An aside really isn’t a sidebar

Asides are short, tangential comments related to the containing article. Sidebars are blocks of non–vital content that may or may not be related to the main article on a page.

One of HTML5′s structural tags is aside. I must admit to liking this one as soon as I found out about it; it seemed to promise a way of adding a little writerliness to blog posts, even a little depth. On a practical level, it could help authors supply supplementary or tangential information within their documents. One of the best uses of asides (not the actual tag itself) can be found on Jon Tan’s site:

An aside from Jon Tan's website. It provides brief, supplementary information to an article

A brief aside from Jon Tan's website

At least that’s what I thought an aside was. And the dictionary agrees with me:

a temporary departure from a main theme or topic, esp. a parenthetical comment or remark; short digression Dictionary.com

However. Here’s the HTML5 spec:

The aside element represents a section of a page that consists of content that is tangentially related to the content around the aside element, and which could be considered separate from that content. Such sections are often represented as sidebars in printed typography.

The element can be used for typographical effects like pull quotes or sidebars, for advertising, for groups of nav elements, and for other content that is considered separate from the main content of the page.

It’s not appropriate to use the aside element just for parentheticals, since those are part of the main flow of the document. HTML5 specification

The problem here is that the spec stretches the natural interpretation of what an aside is, i.e. a short, temporary digression. Blogrolls and other side content on a blog are not short or temporary, or even necessarily tangentially related to the main content.

An aside is a conversational digression, and belongs solely within an article or section tag, not independent of it. Without a surrounding article or section there’s nothing to digress from.

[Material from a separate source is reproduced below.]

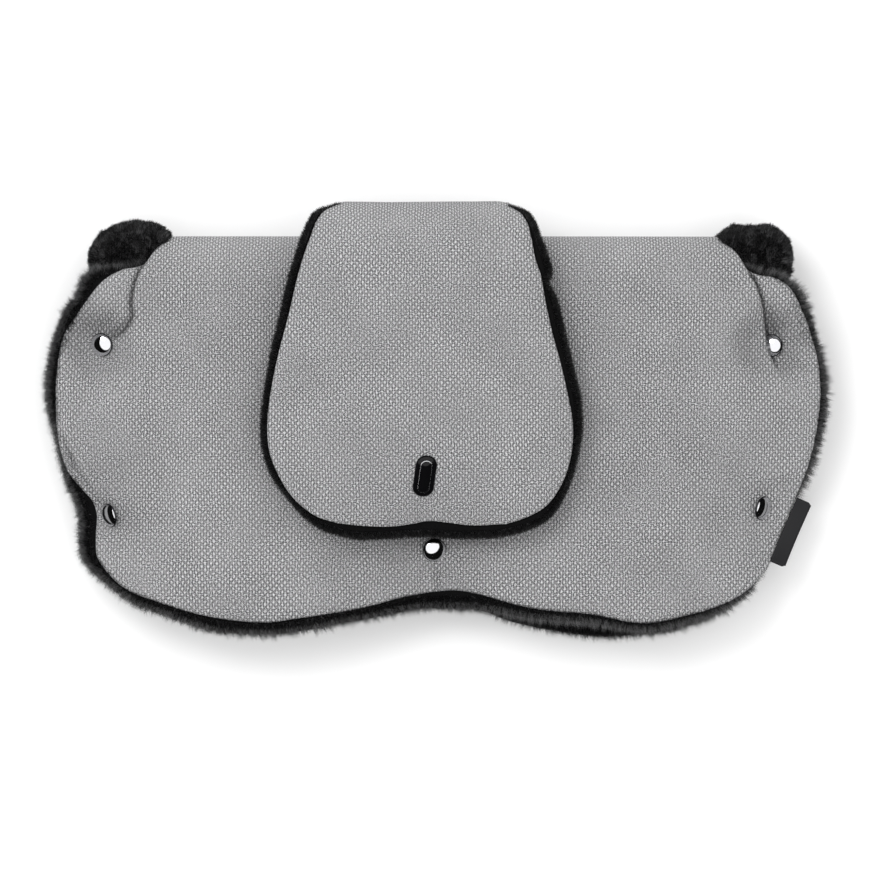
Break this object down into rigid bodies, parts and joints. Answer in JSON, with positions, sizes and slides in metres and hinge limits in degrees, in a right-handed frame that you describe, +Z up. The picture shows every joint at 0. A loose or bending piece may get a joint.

A sidebar could easily be represented by an, erm, sidebar tag. If we allow equally presentational tags such as header and footer, then it makes no sense to disallow sidebar. All of these tags serve a semantic function, even if their names are rooted in their appearance on the page (especially when they’re so prevalent on web pages). A sidebar simply serves as a container for content outside of the main article.

A Guardian story about Tony Blair with a sidebar containing a related account of a parliamentary session

One use of a sidebar in The Guardian. Note that the sidebar could contain content unrelated to the main story, such as adverts or a table of contents

For me this represents a problem with HTML5. The meaning of most HTML 4 tags is not really open to interpretation, so it’s pretty easy to start marking up documents with just a list of tags. When a tag’s purpose is not self-evident (from its natural language meaning), or the reasoning behind the naming and usage of tags is inconsistent, then this will cause problems.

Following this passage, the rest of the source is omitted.